Prezydent Dalia Grybauskaitė stwierdziła m.in., iż przywrócenie ustawy o mniejszościach narodowych z 1989 r. naruszyłoby Konstytucję RL z 1992 r., oznaczałoby powrót do okresu postsowieckiego i wręcz próbę wrócenia do przestrzeni postsowieckiej.
Drugim zagrożeniem, jakie Prezydent Dalia Grybauskaitė upatruje w projekcie jest zalegalizowanie wielojęzyczności na Litwie, w tym także języka rosyjskiego: „a gdybyśmy w przyszłości mieli, dla przykładu, siłę roboczą z dalekich krajów, to może też mielibyśmy język chiński” – podkreśliła Prezydent Dalia Grybauskaitė.
W przekonaniu Europejskiej Fundacji Praw Człowieka (EFHR) argumenty Pani Prezydent są bezpodstawne i mają na celu wzbudzenie w społeczności niechęci do uregulowania kwestii prawnej mniejszości narodowych w państwie. Wspomniana ustawa obowiązywała do początku 2010 r., czyli przez prawie 20 lat niepodległości państwa litewskiego i żadna instytucja (w tym litewski Sejm czy Sąd Konstytucyjny) nigdy nie kwestionowała jej sprzeczności z ustawą zasadniczą.

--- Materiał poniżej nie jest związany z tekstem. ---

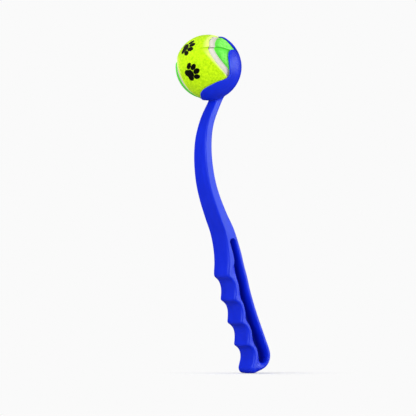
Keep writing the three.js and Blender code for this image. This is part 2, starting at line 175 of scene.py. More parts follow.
def middle_line():
    """Points along the arm's middle line, and their distances along it."""
    points = [np.array([0, -reach * BALL_REACH, rise * BALL_HEIGHT]) for rise, reach in SPINE_SHARES]
    entry = math.radians(ARM_ENTRY)
    inward = (CUP_INNER - ARM_ENTRY_DEPTH) * np.array([0, math.sin(entry), -math.cos(entry)])
    points.append(BALL + inward)
    points = [2 * points[0] - points[1], *points, 2 * points[-1] - points[-2]]
    line = []
    t = np.linspace(0, 1, LINE_STEPS, endpoint=False)[:, None]
    for p0, p1, p2, p3 in zip(points, points[1:], points[2:], points[3:]):
        d0, d1, d2 = (np.linalg.norm(b - a) ** 0.5 for a, b in ((p0, p1), (p1, p2), (p2, p3)))
        start = ((p1 - p0) / d0 - (p2 - p0) / (d0 + d1) + (p2 - p1) / d1) * d1
        stop = ((p2 - p1) / d1 - (p3 - p1) / (d1 + d2) + (p3 - p2) / d2) * d1
        line.append(p1 + start * t + (3 * (p2 - p1) - 2 * start - stop) * t**2
                    + (2 * (p1 - p2) + start + stop) * t**3)
    line = np.vstack([*line, points[-2]])
    along = np.concatenate([[0], np.cumsum(np.linalg.norm(np.diff(line, axis=0), axis=1))])
    return line, along


LINE, ALONG = middle_line()
LENGTH = ALONG[-1]


def on_line(distance):
    return np.array([np.interp(distance, ALONG, LINE[:, k]) for k in range(3)])


def section_frame(distance):
    """The middle line's point at a distance, and the direction toward the throwing side there."""
    # The line's direction is taken between two points this far to each side
    step = 0.5
    tangent = on_line(min(distance + step, LENGTH)) - on_line(max(distance - step, 0))
    tangent /= np.linalg.norm(tangent)
    turn = math.radians(BUTT_TURN) * max(0, 1 - distance / SCALLOP_PITCH)
    forward = np.array([0, -tangent[2], tangent[1]])
    c, s = math.cos(turn), math.sin(turn)
    return on_line(distance), np.array([0, c * forward[1] - s * forward[2], s * forward[1] + c * forward[2]])


ORIGIN = on_line(LAST_BUMP + SCALLOP_PITCH * (SCALLOPS - 1) / 2)
BALL_AT = (BALL - ORIGIN) * MM
print("arm length %.1f mm, ball's middle at %s m" % (LENGTH, BALL_AT.round(4)))

# %% [markdown]
# ## The grip and the arm
# The real grip is cored from both sides, so its section is an I with a thin web, a rounded
# front wall with four finger scallops, and a rounded rib at the back. A boolean would leave
# sharp cuts, so each section is drawn with its channel already in it: the side of a rounded
# rectangle sinks to the web where the section crosses the channel, with a soft step that gives
# the moulding's small radii. Along the scallops the front wall also rolls over toward the
# channel, so only a narrow flat band is left beside the fingers, and the heel is well rounded.

# %% The finger scallops
BUMP_SOFTNESS = 1.25


def scallop_cut(distance):
    """Depth of the finger scallops; a bell-shaped average rounds off the bumps between them."""
    offsets = np.linspace(-2, 2, 17) * BUMP_SOFTNESS
    weights = np.exp(-0.5 * (offsets / BUMP_SOFTNESS) ** 2)
    place = distance + offsets
    cycles = (place - LAST_BUMP) / SCALLOP_PITCH
    below_bump = np.ceil(cycles) - cycles
    cut = SCALLOP_DEPTH * np.sin(np.pi * below_bump**SCALLOP_SKEW)
    cut = np.where((cycles > -1) & (cycles < SCALLOPS - 1), cut, 0)
    top_bump = LAST_BUMP + SCALLOP_PITCH * (SCALLOPS - 1)
    beyond = np.maximum(place - top_bump, LAST_BUMP - SCALLOP_PITCH - place)
    cut -= BUMP_RISE * (1 - smoothstep(beyond / BUMP_FADE))
    return float((cut * weights).sum() / weights.sum())


print("scallops %.1f mm deep" % max(scallop_cut(place) for place in np.arange(0, CHANNEL_TOP, 0.5)))

# %% Half of one section
EDGE_RADIUS, ARM_EDGE_RADIUS, BACK_RADIUS = 2.2, 1.5, 1.0
# How much of the butt's and the heel's rounding goes inward, and the least share for an edge
BUTT_INSET, HEEL_INSET, LEAST_EDGE = 0.8, 0.85, 0.35
# Distances up the arm where the grip's edges turn into the arm's
ARM_START, ARM_FADE = 95.0, 60.0
# Soft steps at the channel's front and at its rib, on the face side (lip) and the web side (foot)
CHANNEL_LIP, RIB_LIP, CHANNEL_FOOT, RIB_FOOT = 0.55, 0.4, 1.3, 3.2
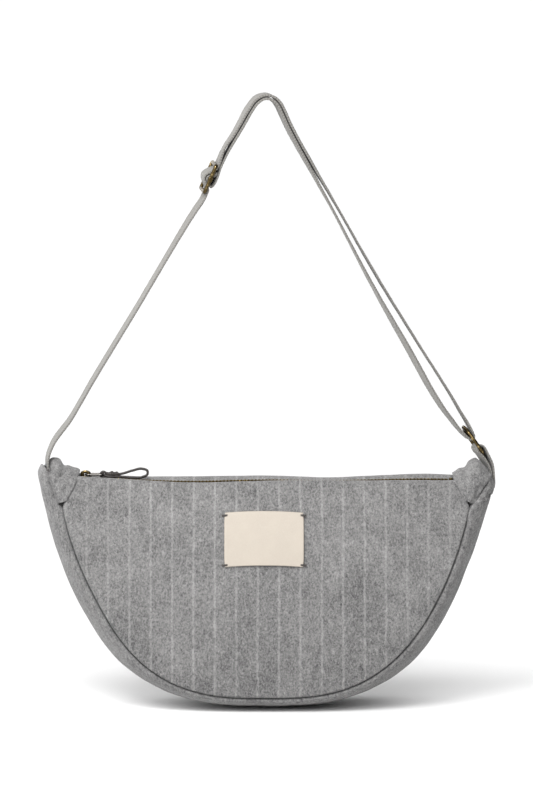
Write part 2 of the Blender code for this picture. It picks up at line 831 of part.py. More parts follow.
def ring_tab_route(line):
    """The ring tab's loop: up beside the ring, round its wire and down again."""
    marks, _, spreads = line
    close = (WEBBING + CLEAR) / 2
    offsets = close + spreads * (RING_TAB_SPREAD - close)
    strand = list(zip(marks, offsets))[1:]
    route = strand[::-1] + ring_fold(0.0, -1)
    return route + [(mark, -offset) for mark, offset in strand]


def placed(item, place):
    """Stands an item made along X (length) and Y (width) in a frame of the webbing."""
    point, ahead, wide, outward = place
    turn = Matrix((ahead, wide, outward)).transposed()
    item.matrix_world = Matrix.Translation(point) @ turn.to_4x4()


def strap_slider(place, group, guides):
    """Three-bar slider: an oblong wire frame and a middle bar."""
    radius = STRAP_SLIDER_WIRE / 2
    reach = STRAP_SLIDER_LENGTH / 2 - radius
    half = WEBBING_WIDTH / 2 + STRAP_SLIDER_SIDE_GAP + radius
    points = rounded_loop(-reach, reach, half, STRAP_SLIDER_CORNER)
    item = tube("strap_slider", points, radius, group, closed=True)
    bar = tube("slider_bar", [(0.0, -half, 0.0), (0.0, half, 0.0)], 0.95 * radius, guides)
    placed(item, place)
    placed(bar, place)
    combine(item, bar, "UNION")
    return finish(item, BRASS, 0.3, 1.0)


def strap_ring(place, group):
    """Round ring in the plane of the strap's pull."""
    bpy.ops.mesh.primitive_torus_add(
        major_radius=(RING_INNER + RING_WIRE) / 2,
        minor_radius=RING_WIRE / 2,
        major_segments=30,
        minor_segments=8,
    )
    item = bpy.context.object
    item.name = "strap_ring"
    move_to(item, group)
    placed(item, place)
    return finish(item, BRASS, 0.3, 1.0)


def end_stop(x, group):
    size = (END_STOP_LENGTH, 0.9 * CHAIN_WIDTH, 1.4 * CHAIN_THICKNESS)
    item = box("zip_end_stop", (x + END_STOP_LENGTH / 2, 0.0, chain_height(x)), size, group)
    edges = item.modifiers.new("Edges", "BEVEL")
    edges.width = 0.15 * CHAIN_THICKNESS
    edges.segments = 1
    return finish(item, BRASS, 0.35, 1.0)


def build():
    clear_scene()
    bag = collection("belt_bag")
    guides = collection("guides")

    panel("front_panel", -1, FRONT_WAVE, bag)
    panel("back_panel", 1, BACK_WAVE, bag)
    gusset(bag)
    end_tab("end_tab_left", -1, LEFT_TAB_INNER, LEFT_TAB_OUTER, LEFT_HUMPS, bag)
    end_tab("end_tab_right", 1, RIGHT_TAB_INNER, RIGHT_TAB_OUTER, RIGHT_HUMPS, bag)
    label(bag)

    slider_x = -ZIP_HALF + CLEAR + ZIP_SLIDER_LENGTH / 2
    slider_z = chain_height(slider_x)
    chain_left = slider_x - ZIP_SLIDER_LENGTH / 2 + 2 * ZIP_SLIDER_PLATE + CLEAR
    chain_right = ZIP_HALF - END_STOP_LENGTH - 2 * CLEAR
    zip_tape("zip_tape_front", -1, FRONT_WAVE, chain_left, bag)
    zip_tape("zip_tape_back", 1, BACK_WAVE, chain_left, bag)
    zip_teeth(chain_left, chain_right, bag)
    end_stop(chain_right + CLEAR, bag)
    zip_slider((slider_x, 0.0, slider_z), bag, guides)
    hinge = bpy.data.objects.new("pull_hinge", None)
    hinge.location = (slider_x, 0.0, slider_z + pull_height())
    bag.objects.link(hinge)
    pull_wire(hinge, bag)
    pull_thong(hinge, bag, guides)

    strap_line = route_line(STRAP_ROUTE)
    tab_line = route_line(RING_TAB_ROUTE)
    slider_mark = strap_line[0][[row[0] for row in STRAP_ROUTE].index("slider")]
    webbing("strap", strap_line, strap_route(strap_line), bag)
    strap_slider(frame_at(strap_line, slider_mark), bag, guides)
    strap_ring(frame_at(strap_line, strap_line[0][-1]), bag)
    webbing("ring_tab", tab_line, ring_tab_route(tab_line), bag)


build()
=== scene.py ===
"""Half-moon belt bag: dresses the bag's solids in felt, webbing, brass, leather and a plain stage.

Metres, +Z up, the front faces -Y. The origin is the underside of the strap at its highest point.
"""

import math

import bmesh
import bpy
import numpy as np
from bpy.props import FloatProperty, FloatVectorProperty, PointerProperty
from mathutils import Matrix, Vector, kdtree, noise


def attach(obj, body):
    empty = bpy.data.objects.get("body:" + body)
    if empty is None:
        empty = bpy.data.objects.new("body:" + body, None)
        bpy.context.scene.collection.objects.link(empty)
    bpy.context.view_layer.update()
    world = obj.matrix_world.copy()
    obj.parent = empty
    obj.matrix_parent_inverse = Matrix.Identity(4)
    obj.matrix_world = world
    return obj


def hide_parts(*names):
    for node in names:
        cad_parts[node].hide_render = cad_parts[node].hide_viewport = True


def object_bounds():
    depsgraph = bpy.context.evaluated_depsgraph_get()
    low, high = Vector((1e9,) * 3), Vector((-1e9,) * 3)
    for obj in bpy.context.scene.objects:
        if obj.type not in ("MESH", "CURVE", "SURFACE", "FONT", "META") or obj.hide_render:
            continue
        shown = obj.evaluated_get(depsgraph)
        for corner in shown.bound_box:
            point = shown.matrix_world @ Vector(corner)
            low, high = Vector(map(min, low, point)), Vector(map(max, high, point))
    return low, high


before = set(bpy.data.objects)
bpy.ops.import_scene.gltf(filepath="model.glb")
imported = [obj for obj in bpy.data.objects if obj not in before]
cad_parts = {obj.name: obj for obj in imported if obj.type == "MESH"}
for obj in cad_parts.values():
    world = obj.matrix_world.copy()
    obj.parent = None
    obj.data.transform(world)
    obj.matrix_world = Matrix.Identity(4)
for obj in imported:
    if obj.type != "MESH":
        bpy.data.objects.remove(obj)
SOLIDS_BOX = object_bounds()

bl_info = {
    "name": "Half-moon belt bag",
    "version": (1, 0, 0),
    "blender": (4, 5, 0),
    "location": "View3D > Sidebar > Belt bag",
    "description": "Makes the felt, webbing, metal and leather of a half-moon belt bag",
    "category": "Object",
}

MM = 0.001

# Bag body
BAG_WIDTH = 0.363
BAG_DROP = 0.184
STRAP_DROP = 0.300
FELT = 0.0022
BASE_HALF_DEPTH = 0.043
MOUTH_HALF_DEPTH = 0.0155
MOUTH_SINK = 0.002
MOUTH_PINCH = 0.12
MOUTH_WAVE = 0.0028
PANEL_BULGE = 0.007
DEPTH_CURVE = 0.8
SEAM_INSET = 0.0105
SEAM_LAP = 0.0015
SEAM_IN = 0.0043
SEAM_UP = 0.0014
LEFT_SEAM_DRAW = 0.019
RIGHT_SEAM_DRAW = 0.007
RIDGE_FULLER = 0.022
RIGHT_RIDGE_NARROWER = 0.010
FOOT_LAP = 0.0034
FOLD_RADIUS = 0.0032
CLEAR = 0.0004
OUTLINE_TAPER = 0.21
OUTLINE_DOWN_POWER = 2.8
OUTLINE_ACROSS_POWER = 2.915

# End tabs
TAB_REACH = 0.0325
TAB_RISE = 0.016
TAB_HUMP = 0.0096
TAB_PUFF = 0.0016
TAB_FOOT_DROP = 0.019
SLIT_RISE = 0.0048
TAB_LIP = 0.0009
TAB_TUCK = 0.0026
LEFT_LIP = 0.0011
RIGHT_LIP = 0.0003

# Zip and its pull
CHAIN_WIDTH = 0.0056
CHAIN_THICKNESS = 0.002
CHAIN_SINK = 0.0026
TEETH_LIFT = 0.0003
CHAIN_LEAN = 0.0005
HEM_GAP = 0.0008
PANEL_TUCK = 0.004
PANEL_SINK = 0.0032
TAPE_THICKNESS = 0.0008
TOOTH_PITCH = 0.0028
ZIP_SLIDER_LENGTH = 0.0098
ZIP_SLIDER_WIDTH = 0.009
ZIP_SLIDER_PLATE = 0.001
BRIDGE_WIRE = 0.0016
BRIDGE_LENGTH = 0.0064
END_STOP_LENGTH = 0.003
PULL_WIRE = 0.0013
PULL_WIRE_LENGTH = 0.0142
PULL_WIRE_WIDTH = 0.007
PULL_WIRE_CORNER = 0.0021
THONG = 0.002
KNOT_LENGTH = 0.0118
KNOT_TURNS = 2.6
THONG_LOOP_LENGTH = 0.0225
THONG_LOOP_RISE = 0.0042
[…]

Podkreślić należy również brak rozumienia podstawowych pojęć dotyczących ochrony mniejszości, co rodzi nieufność. Prawa migrantów, podobnie jak prawa uchodźców na Litwie, są chronione przez inne akty prawa i ustawa o mniejszościach narodowych nie ma (nie miałaby) zastosowania do tych grup społecznych.
EFHR po raz kolejny przypomina Pani Prezydent RL (poprzednie stanowisko: http://www.efhr.eu/2013/07/23/prezydent-rl-a-kwestia-polska/), że ratyfikowana przez Litwę w 2000 roku, bez żadnych zastrzeżeń, Konwencja Ramowa o ochronie mniejszości narodowych jest zobowiązująca. Jest to akt międzynarodowy, który musi być także uwzględniany we wszystkich rozporządzeniach i ustawach, zwłaszcza dotyczących bezpośrednio mniejszości narodowych. Stanowisko Prezydent RL, która przy zaprzysiężeniu na stanowisko prezydenta obiecywała reprezentować cały naród i państwo litewskie, w publicznych wypowiedziach wprowadza świadomie w błąd, nie respektując żadnych międzynarodowych zobowiązań. Dochodzi przez to do sporów między obozami reprezentującymi odmienne wartości, ale także kompromituje Panią prezydent, a co za tym idzie Litwę na arenie międzynarodowej, jako państwo, które nie przestrzega podstawowych wartości europejskich, a którego głowa państwa nie potrafi dostosować się do wiążących jej stanowisko dokumentów.
Wobec tego EFHR kolejny raz pragnie podkreślić swoje stanowisko – Sejm litewski powinien jak najszybciej przyjąć odpowiedni akt prawa chroniący mniejszości narodowe w państwie.